What role, if any, do stigma management rehearsals play in larger processes of social change and destigmatization? Depending on the ideology and social position of leadership, as well the perceived severity of consequences for identity assertion, stigma management rehearsals promoting an assertive or aggressive stigma response could work towards broader social change by teaching stigmatized persons how to openly challenge their stigma. In contrast, rehearsals teaching passive approaches might actually work against social transformation by facilitating the private release of anger that might otherwise be directed at powerful parties and institutions that serve to perpetuate the stigma in the first place. While the former, assertive approach is reflected in a few of the rehearsals documented in the literature (Schneider and Conrad 1980; Herman and Musolf 1998), the great majority of stigma rehearsals identified in studies of the stigmatized, as well as in the present case, are utilized to promote a passive approach to stigma management.

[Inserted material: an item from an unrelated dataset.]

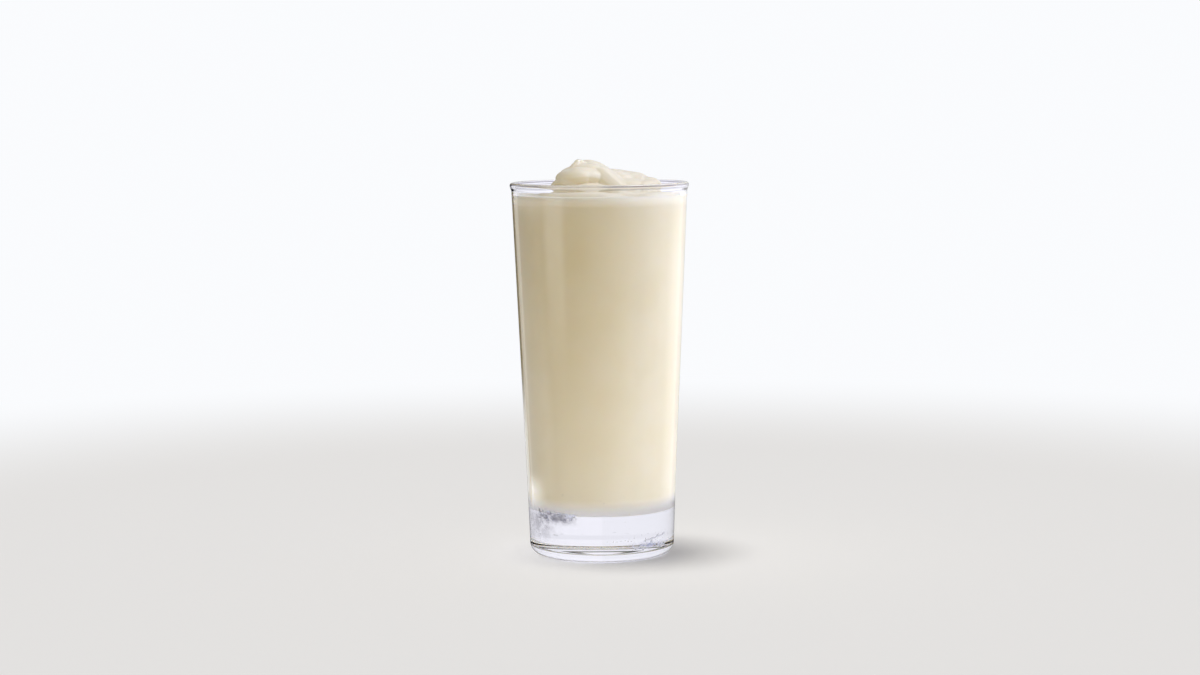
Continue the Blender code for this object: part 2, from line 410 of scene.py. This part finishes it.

This suggests the interesting possibility that, while capable of challenging stigma, stigma management rehearsals generally serve as a socially disciplining mechanism (Elias 1978) through which stigmatized persons are taught to tone down and control their emotional and potentially more aggressive responses to stigma. The question of the relationship of stigma management rehearsals to broader social change processes will be most effectively investigated though an approach to studying stigma that includes the consideration of backstage as well as public interactions.


1. Pseudonyms are used for all organizations and persons discussed in the paper.